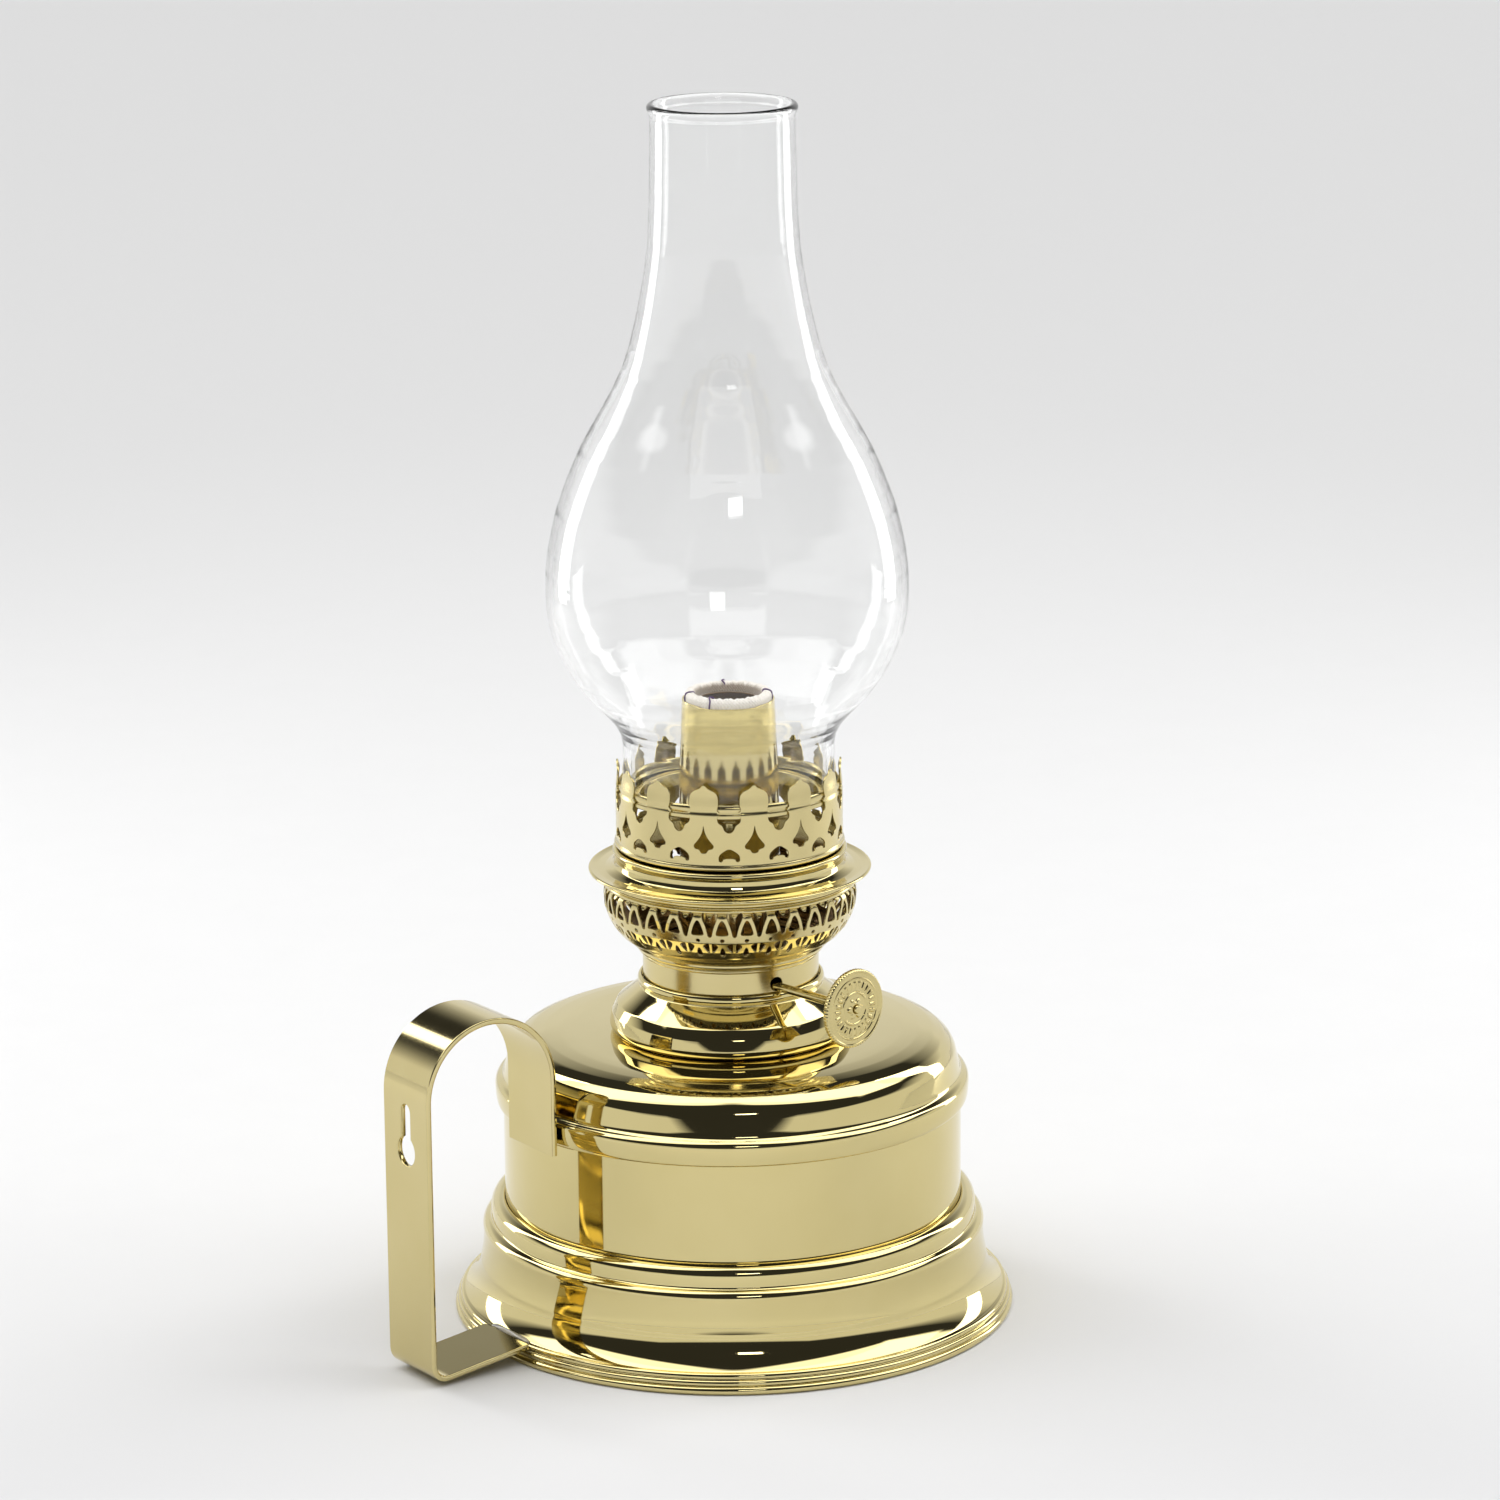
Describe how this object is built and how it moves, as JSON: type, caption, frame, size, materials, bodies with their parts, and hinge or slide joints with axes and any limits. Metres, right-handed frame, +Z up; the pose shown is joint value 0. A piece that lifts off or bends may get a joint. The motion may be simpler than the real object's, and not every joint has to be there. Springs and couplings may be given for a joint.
{
  "type": "oil lamp",
  "caption": "Brass oil lamp with round tank on a flared foot, strap handle with keyhole, round-wick burner with knob, pierced gallery and tall clear bulb chimney.",
  "frame": {"origin": "middle of the foot ring on the surface the lamp stands on, on the axis of tank, burner and chimney", "axes": "+Z up along the lamp's axis; the strap handle reaches out along -X; the wick knob is on the -Y side"},
  "size_m": [0.1665, 0.14, 0.3001],
  "materials": {
    "polished_brass": "mirror polished, lacquered",
    "satin_brass": "fine satin polish",
    "turned_brass": "turned and stamped brass",
    "solder": "dull grey soft solder",
    "seal_rubber": "matt black washer",
    "cotton": "woven cotton with coloured tracer threads",
    "clear_glass": "clear blown glass"
  },
  "bodies": {
    "tank": {"base_skirt": "polished_brass", "tank_wall": "polished_brass", "tank_bottom": "polished_brass", "tank_cover": "polished_brass", "tank_collar": "polished_brass", "collar_bush": "turned_brass", "handle_strap": "satin_brass", "handle_solder_top": "solder", "handle_solder_foot": "solder"},
    "burner": {"burner_thread": "turned_brass", "burner_seal": "seal_rubber", "burner_band": "polished_brass", "burner_basket": "satin_brass", "flange_ring": "satin_brass", "seat_ring": "polished_brass", "burner_floor": "polished_brass", "outer_wick_tube": "polished_brass", "inner_air_tube": "polished_brass", "air_duct": "polished_brass", "raiser_bracket": "turned_brass"},
    "knob": {"wick_shaft": "turned_brass", "wick_wheel": "turned_brass", "wick_knob": "turned_brass"},
    "wick": {"wick": "cotton"},
    "gallery": {"gallery_crown": "satin_brass", "crown_shelf": "polished_brass"},
    "chimney": {"chimney_glass": "clear_glass"}
  },
  "joints": [
    {"name": "burner_lift", "type": "slide", "parent": "tank", "child": "burner", "axis": [0, 0, 1], "range_m": [0, 0.075]},
    {"name": "gallery_lift", "type": "slide", "parent": "burner", "child": "gallery", "axis": [0, 0, 1], "range_m": [0, 0.045]},
    {"name": "chimney_lift", "type": "slide", "parent": "gallery", "child": "chimney", "axis": [0, 0, 1], "range_m": [0, 0.045]},
    {"name": "knob_turn", "type": "hinge", "parent": "burner", "child": "knob", "pos_m": [-0.005, 0, 0.0874], "axis": [0.1426, -0.9898, 0], "range_deg": [-88, 160]},
    {"name": "wick_travel", "type": "slide", "parent": "burner", "child": "wick", "axis": [0, 0, 1], "range_m": [-0.009, 0.005]}
  ],
  "couplings": [
    {"joint": "wick_travel", "follows": "knob_turn", "m_per_rad": -0.0032}
  ]
}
____________
Requirements:
Extract the complete data, matching each line exactly.

Final answer:
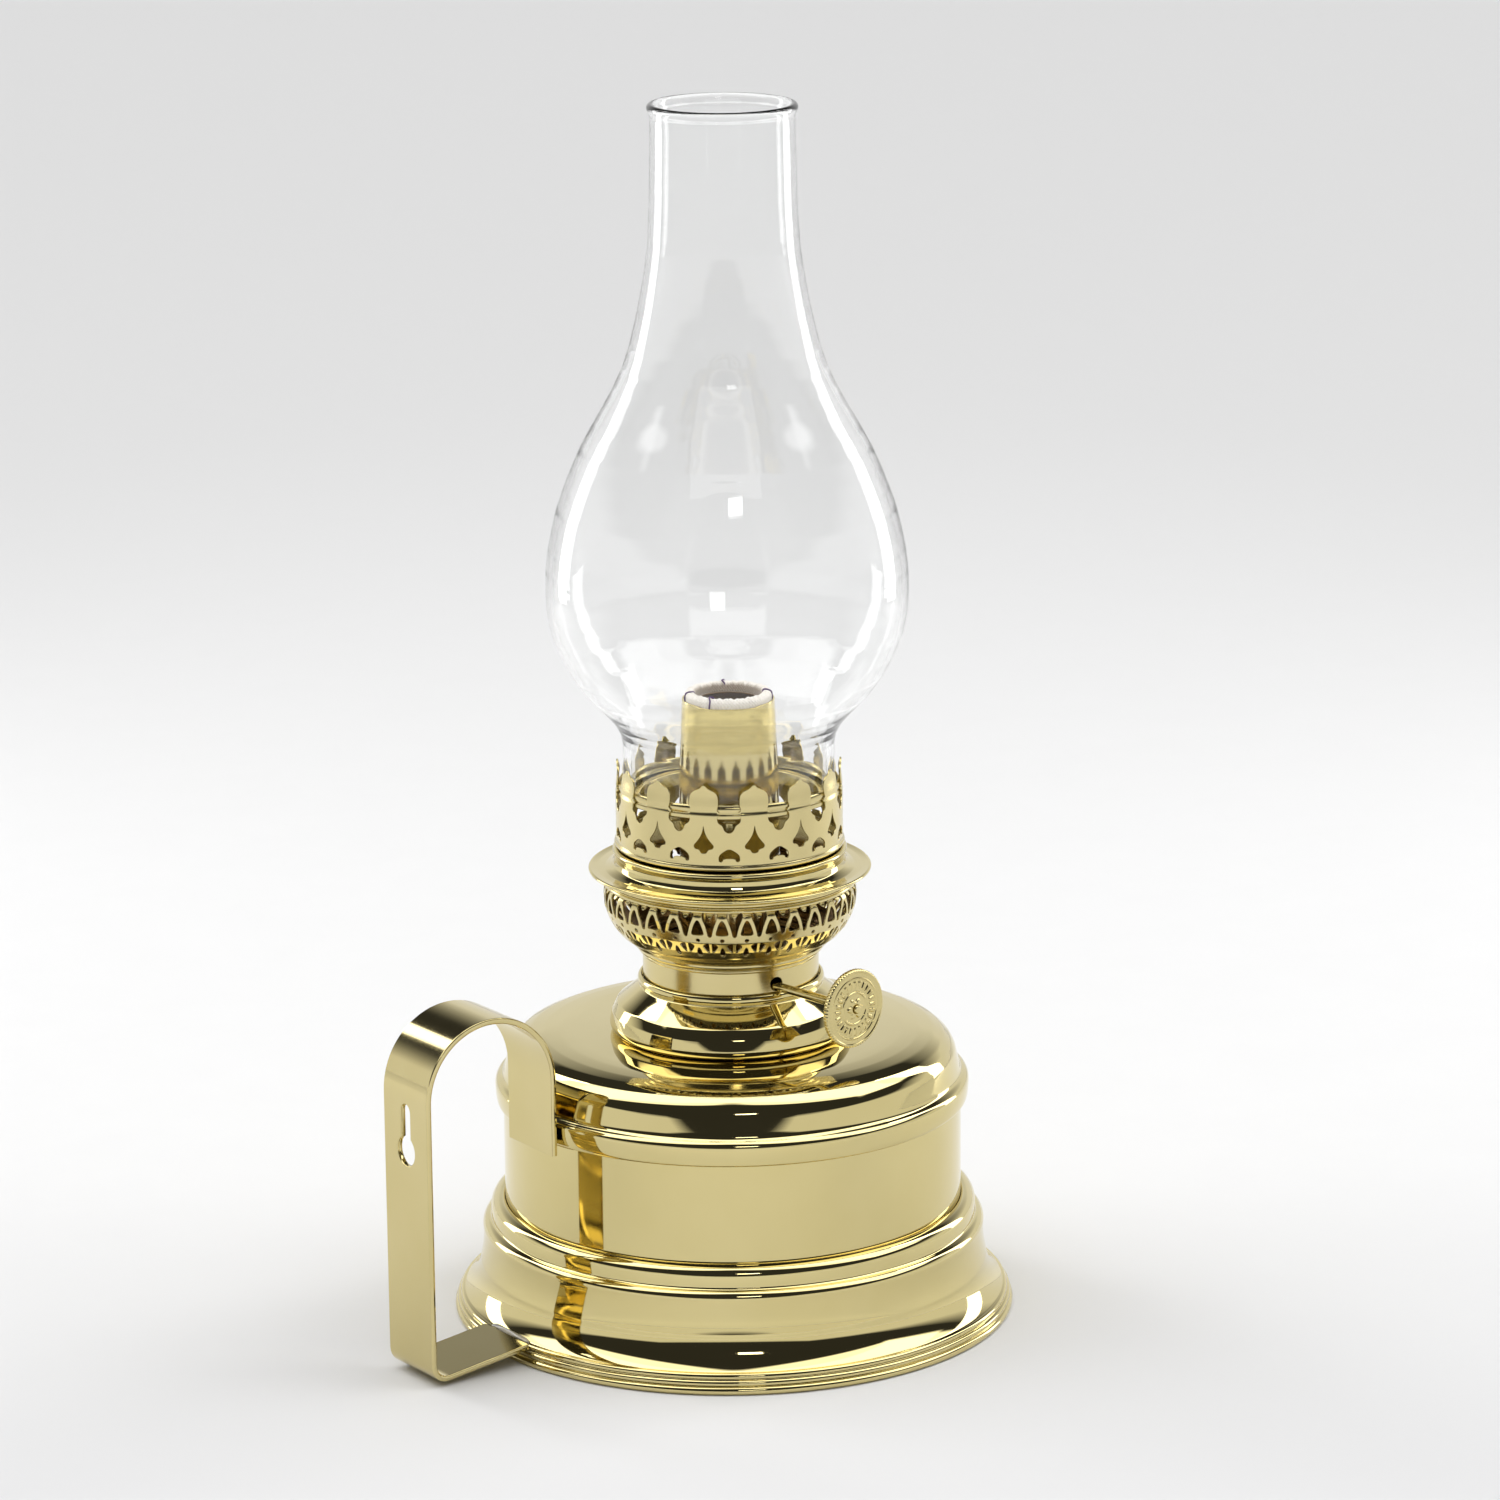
Describe how this object is built and how it moves, as JSON: type, caption, frame, size, materials, bodies with their parts, and hinge or slide joints with axes and any limits. Metres, right-handed frame, +Z up; the pose shown is joint value 0. A piece that lifts off or bends may get a joint. The motion may be simpler than the real object's, and not every joint has to be there. Springs and couplings may be given for a joint.
{
  "type": "oil lamp",
  "caption": "Brass oil lamp with round tank on a flared foot, strap handle with keyhole, round-wick burner with knob, pierced gallery and tall clear bulb chimney.",
  "frame": {"origin": "middle of the foot ring on the surface the lamp stands on, on the axis of tank, burner and chimney", "axes": "+Z up along the lamp's axis; the strap handle reaches out along -X; the wick knob is on the -Y side"},
  "size_m": [0.1665, 0.14, 0.3001],
  "materials": {
    "polished_brass": "mirror polished, lacquered",
    "satin_brass": "fine satin polish",
    "turned_brass": "turned and stamped brass",
    "solder": "dull grey soft solder",
    "seal_rubber": "matt black washer",
    "cotton": "woven cotton with coloured tracer threads",
    "clear_glass": "clear blown glass"
  },
  "bodies": {
    "tank": {"base_skirt": "polished_brass", "tank_wall": "polished_brass", "tank_bottom": "polished_brass", "tank_cover": "polished_brass", "tank_collar": "polished_brass", "collar_bush": "turned_brass", "handle_strap": "satin_brass", "handle_solder_top": "solder", "handle_solder_foot": "solder"},
    "burner": {"burner_thread": "turned_brass", "burner_seal": "seal_rubber", "burner_band": "polished_brass", "burner_basket": "satin_brass", "flange_ring": "satin_brass", "seat_ring": "polished_brass", "burner_floor": "polished_brass", "outer_wick_tube": "polished_brass", "inner_air_tube": "polished_brass", "air_duct": "polished_brass", "raiser_bracket": "turned_brass"},
    "knob": {"wick_shaft": "turned_brass", "wick_wheel": "turned_brass", "wick_knob": "turned_brass"},
    "wick": {"wick": "cotton"},
    "gallery": {"gallery_crown": "satin_brass", "crown_shelf": "polished_brass"},
    "chimney": {"chimney_glass": "clear_glass"}
  },
  "joints": [
    {"name": "burner_lift", "type": "slide", "parent": "tank", "child": "burner", "axis": [0, 0, 1], "range_m": [0, 0.075]},
    {"name": "gallery_lift", "type": "slide", "parent": "burner", "child": "gallery", "axis": [0, 0, 1], "range_m": [0, 0.045]},
    {"name": "chimney_lift", "type": "slide", "parent": "gallery", "child": "chimney", "axis": [0, 0, 1], "range_m": [0, 0.045]},
    {"name": "knob_turn", "type": "hinge", "parent": "burner", "child": "knob", "pos_m": [-0.005, 0, 0.0874], "axis": [0.1426, -0.9898, 0], "range_deg": [-88, 160]},
    {"name": "wick_travel", "type": "slide", "parent": "burner", "child": "wick", "axis": [0, 0, 1], "range_m": [-0.009, 0.005]}
  ],
  "couplings": [
    {"joint": "wick_travel", "follows": "knob_turn", "m_per_rad": -0.0032}
  ]
}